[Lines of data]
━━━━
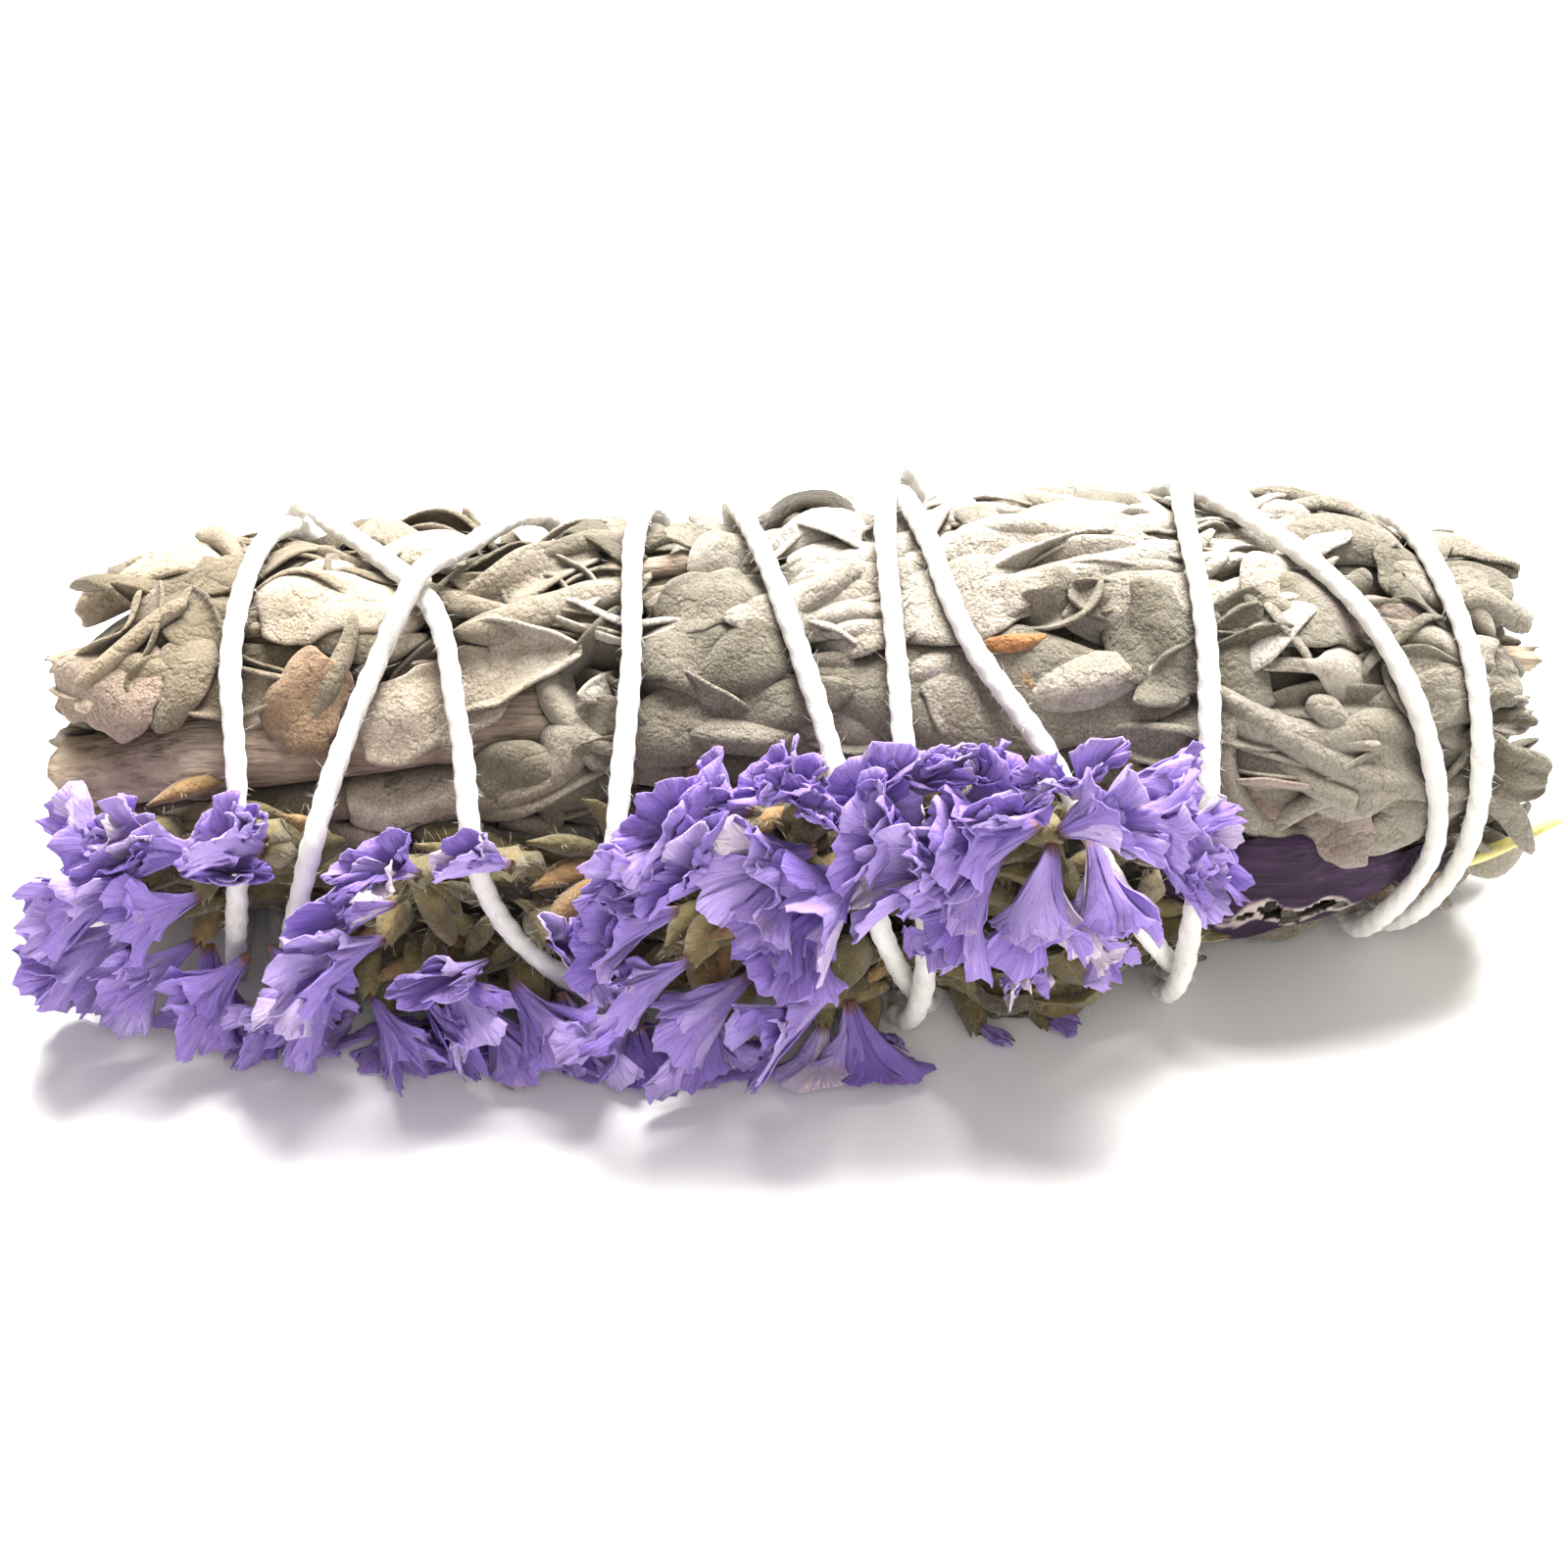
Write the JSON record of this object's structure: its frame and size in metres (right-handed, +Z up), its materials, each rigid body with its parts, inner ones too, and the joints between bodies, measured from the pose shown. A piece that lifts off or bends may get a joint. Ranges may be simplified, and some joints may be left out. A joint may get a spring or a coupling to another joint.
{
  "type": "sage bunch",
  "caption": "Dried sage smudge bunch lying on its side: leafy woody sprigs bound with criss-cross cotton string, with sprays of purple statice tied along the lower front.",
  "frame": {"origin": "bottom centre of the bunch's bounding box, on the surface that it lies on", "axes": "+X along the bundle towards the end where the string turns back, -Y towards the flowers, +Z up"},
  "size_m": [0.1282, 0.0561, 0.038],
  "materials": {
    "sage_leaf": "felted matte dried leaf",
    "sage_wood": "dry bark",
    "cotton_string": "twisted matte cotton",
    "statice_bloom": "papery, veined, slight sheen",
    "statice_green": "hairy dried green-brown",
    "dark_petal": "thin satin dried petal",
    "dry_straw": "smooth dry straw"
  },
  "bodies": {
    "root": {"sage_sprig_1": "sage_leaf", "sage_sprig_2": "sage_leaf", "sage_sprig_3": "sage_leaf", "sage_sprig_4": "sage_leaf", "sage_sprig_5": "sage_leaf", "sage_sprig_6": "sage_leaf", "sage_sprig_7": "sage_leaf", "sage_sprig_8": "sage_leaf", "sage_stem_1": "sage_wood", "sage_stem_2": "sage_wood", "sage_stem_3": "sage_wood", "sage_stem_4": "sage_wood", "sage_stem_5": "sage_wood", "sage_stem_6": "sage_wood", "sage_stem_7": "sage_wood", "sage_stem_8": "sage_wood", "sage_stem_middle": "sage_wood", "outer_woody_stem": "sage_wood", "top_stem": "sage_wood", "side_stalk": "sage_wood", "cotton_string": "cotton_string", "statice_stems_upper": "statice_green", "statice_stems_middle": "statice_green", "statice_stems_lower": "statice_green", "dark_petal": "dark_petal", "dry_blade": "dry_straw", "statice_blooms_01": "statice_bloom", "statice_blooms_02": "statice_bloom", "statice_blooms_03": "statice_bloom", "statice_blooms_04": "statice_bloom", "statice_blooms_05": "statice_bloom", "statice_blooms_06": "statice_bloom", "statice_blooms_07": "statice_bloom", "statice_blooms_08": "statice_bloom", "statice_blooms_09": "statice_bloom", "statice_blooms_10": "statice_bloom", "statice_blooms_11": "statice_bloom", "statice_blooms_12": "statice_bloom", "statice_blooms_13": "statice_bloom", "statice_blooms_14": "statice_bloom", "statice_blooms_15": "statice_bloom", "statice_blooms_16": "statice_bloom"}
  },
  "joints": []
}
━━━━
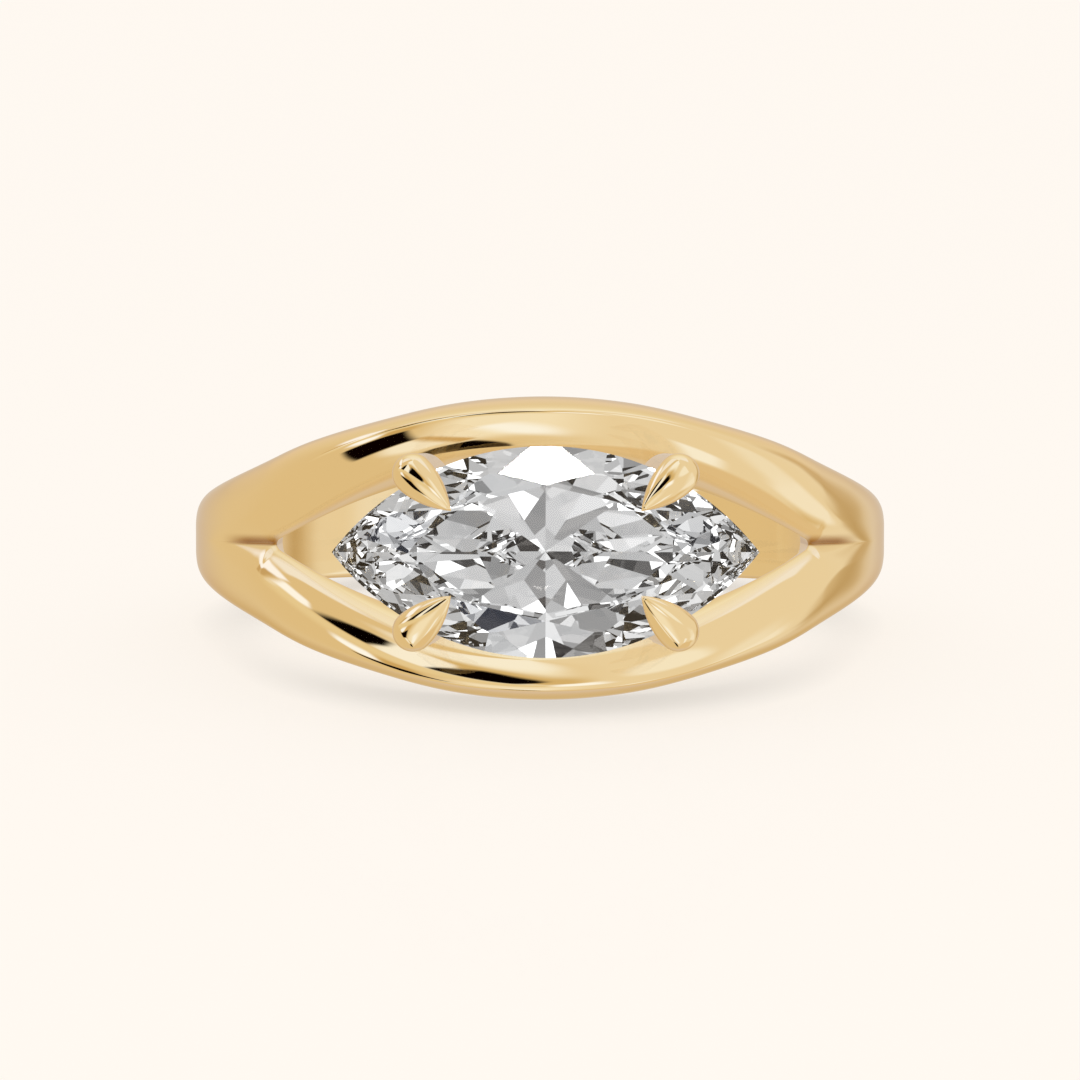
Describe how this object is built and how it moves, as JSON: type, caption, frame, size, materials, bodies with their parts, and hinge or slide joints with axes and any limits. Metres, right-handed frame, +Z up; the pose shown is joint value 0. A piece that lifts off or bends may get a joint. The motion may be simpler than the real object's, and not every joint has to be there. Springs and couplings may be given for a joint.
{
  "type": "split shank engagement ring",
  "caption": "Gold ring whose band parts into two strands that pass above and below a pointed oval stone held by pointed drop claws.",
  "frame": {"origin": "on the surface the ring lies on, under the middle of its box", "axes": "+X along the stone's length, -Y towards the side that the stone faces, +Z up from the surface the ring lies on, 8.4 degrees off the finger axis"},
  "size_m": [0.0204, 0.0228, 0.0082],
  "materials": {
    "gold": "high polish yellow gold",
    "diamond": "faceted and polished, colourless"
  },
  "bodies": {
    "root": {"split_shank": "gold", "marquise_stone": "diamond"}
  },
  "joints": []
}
━━━━
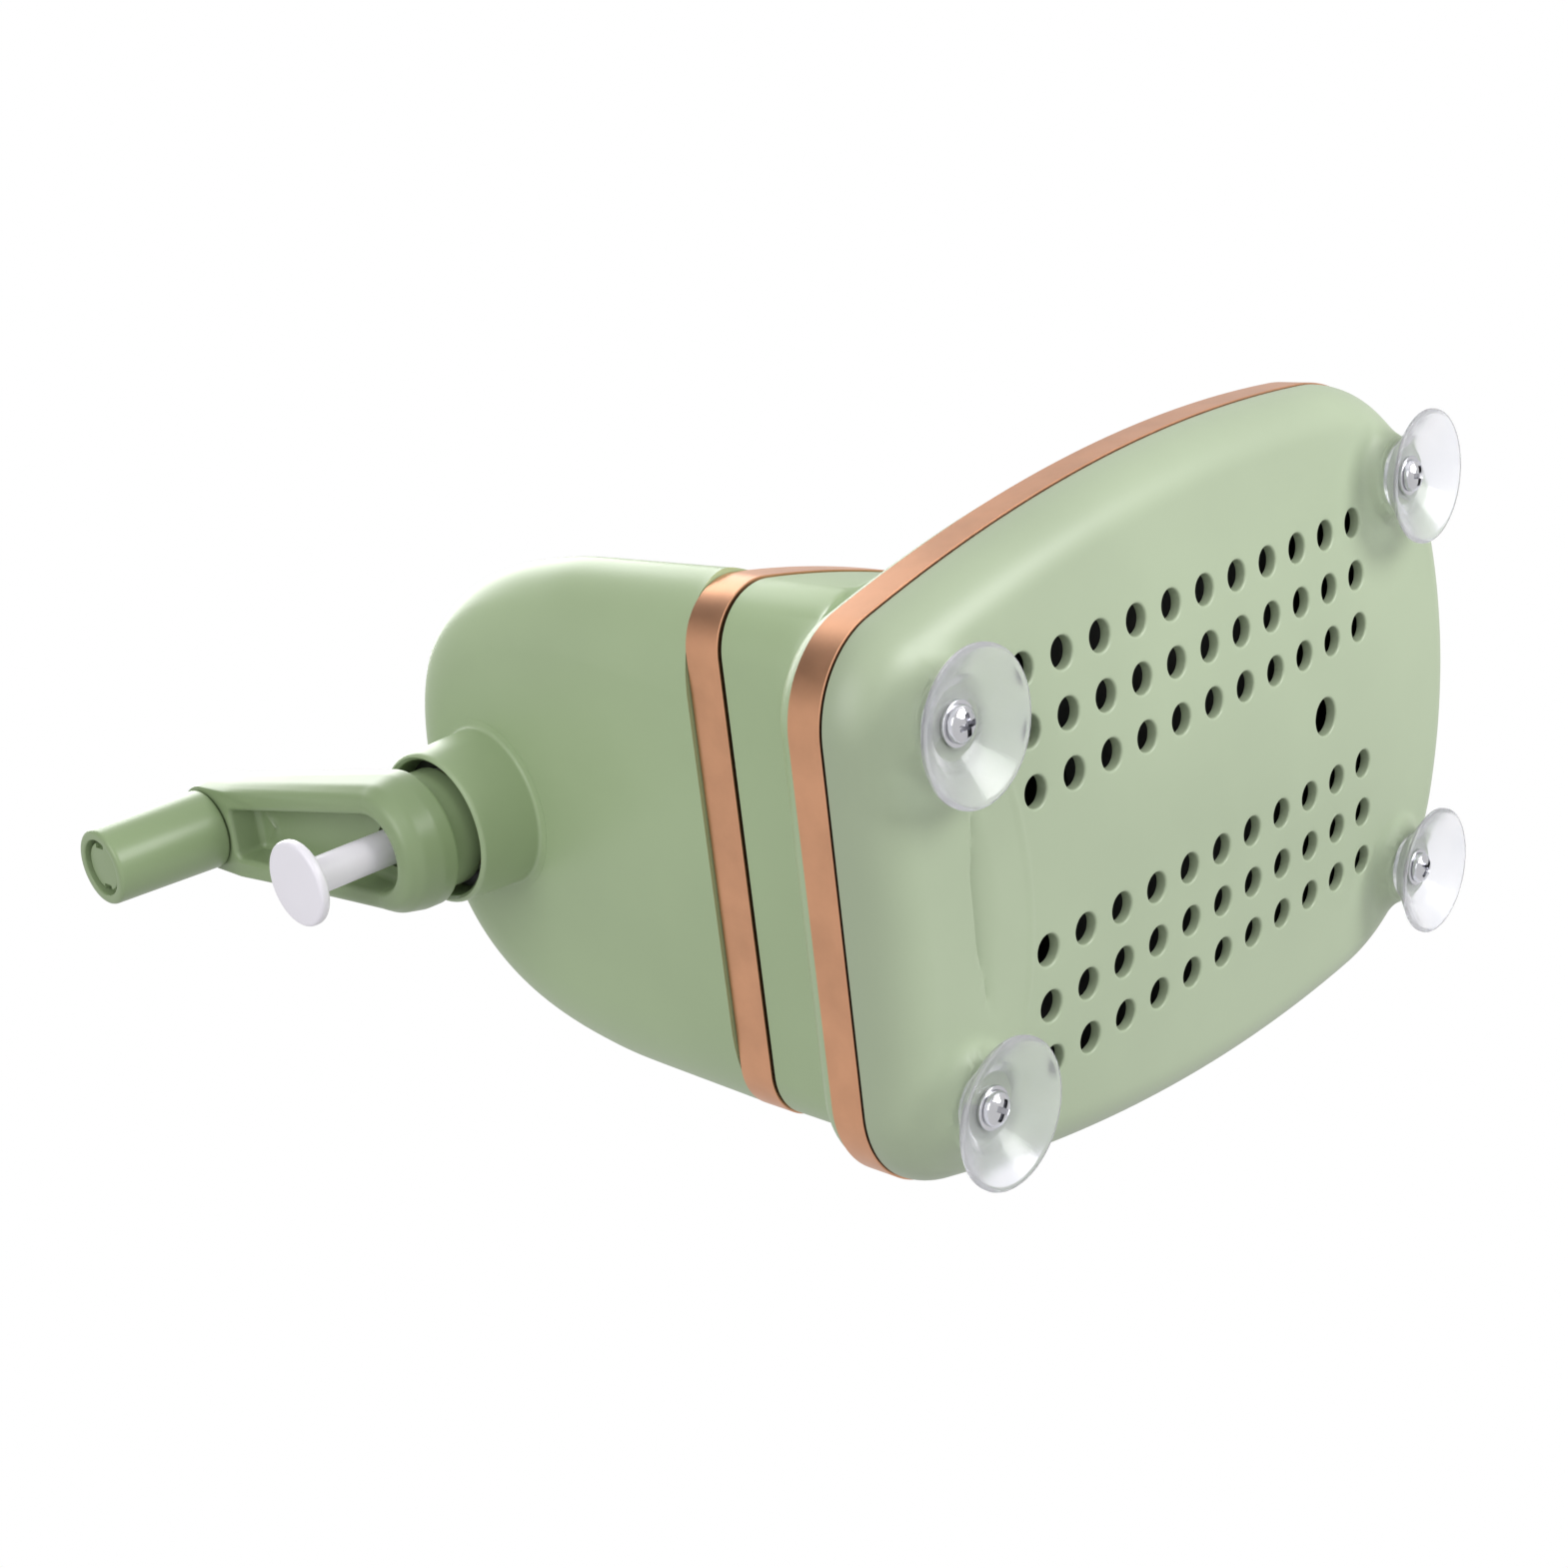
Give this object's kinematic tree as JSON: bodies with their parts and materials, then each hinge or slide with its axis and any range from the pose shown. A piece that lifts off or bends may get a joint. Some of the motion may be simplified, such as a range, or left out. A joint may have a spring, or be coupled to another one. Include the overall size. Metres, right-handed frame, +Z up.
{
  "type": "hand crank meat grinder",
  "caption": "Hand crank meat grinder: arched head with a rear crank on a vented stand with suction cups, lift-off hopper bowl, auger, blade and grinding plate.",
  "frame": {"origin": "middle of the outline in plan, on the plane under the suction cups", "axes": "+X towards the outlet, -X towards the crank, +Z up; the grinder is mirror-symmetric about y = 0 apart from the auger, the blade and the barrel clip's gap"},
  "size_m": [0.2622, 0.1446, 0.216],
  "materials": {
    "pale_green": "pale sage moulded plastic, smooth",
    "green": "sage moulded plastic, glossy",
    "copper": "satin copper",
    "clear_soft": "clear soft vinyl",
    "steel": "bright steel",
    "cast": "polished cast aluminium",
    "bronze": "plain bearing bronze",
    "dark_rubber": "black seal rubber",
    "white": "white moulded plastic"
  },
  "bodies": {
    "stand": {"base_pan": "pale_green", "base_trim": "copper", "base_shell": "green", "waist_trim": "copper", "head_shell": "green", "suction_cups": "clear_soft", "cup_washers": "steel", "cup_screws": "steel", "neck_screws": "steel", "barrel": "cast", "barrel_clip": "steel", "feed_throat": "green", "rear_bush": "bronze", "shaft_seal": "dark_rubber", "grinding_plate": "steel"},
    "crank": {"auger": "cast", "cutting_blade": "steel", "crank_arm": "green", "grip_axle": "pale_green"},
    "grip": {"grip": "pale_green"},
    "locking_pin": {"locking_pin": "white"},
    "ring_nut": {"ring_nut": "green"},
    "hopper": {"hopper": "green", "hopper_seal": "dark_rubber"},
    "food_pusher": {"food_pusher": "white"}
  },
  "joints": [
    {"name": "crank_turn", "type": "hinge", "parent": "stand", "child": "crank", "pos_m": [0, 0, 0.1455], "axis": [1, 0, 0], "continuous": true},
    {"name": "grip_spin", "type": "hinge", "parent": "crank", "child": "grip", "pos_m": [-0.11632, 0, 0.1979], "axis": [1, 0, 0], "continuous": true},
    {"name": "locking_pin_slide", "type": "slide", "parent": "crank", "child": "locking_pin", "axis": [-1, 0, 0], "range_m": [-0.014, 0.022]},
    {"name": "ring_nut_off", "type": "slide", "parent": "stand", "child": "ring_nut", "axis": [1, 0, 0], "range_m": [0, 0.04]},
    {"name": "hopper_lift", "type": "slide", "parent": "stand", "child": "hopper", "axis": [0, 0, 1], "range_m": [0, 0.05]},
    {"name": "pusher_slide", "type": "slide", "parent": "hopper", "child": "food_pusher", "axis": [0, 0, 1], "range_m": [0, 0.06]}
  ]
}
━━━━
Task brief |
The word "pose" appears in how many lines of the data? Answer with only the number.

Response for this exercise |
3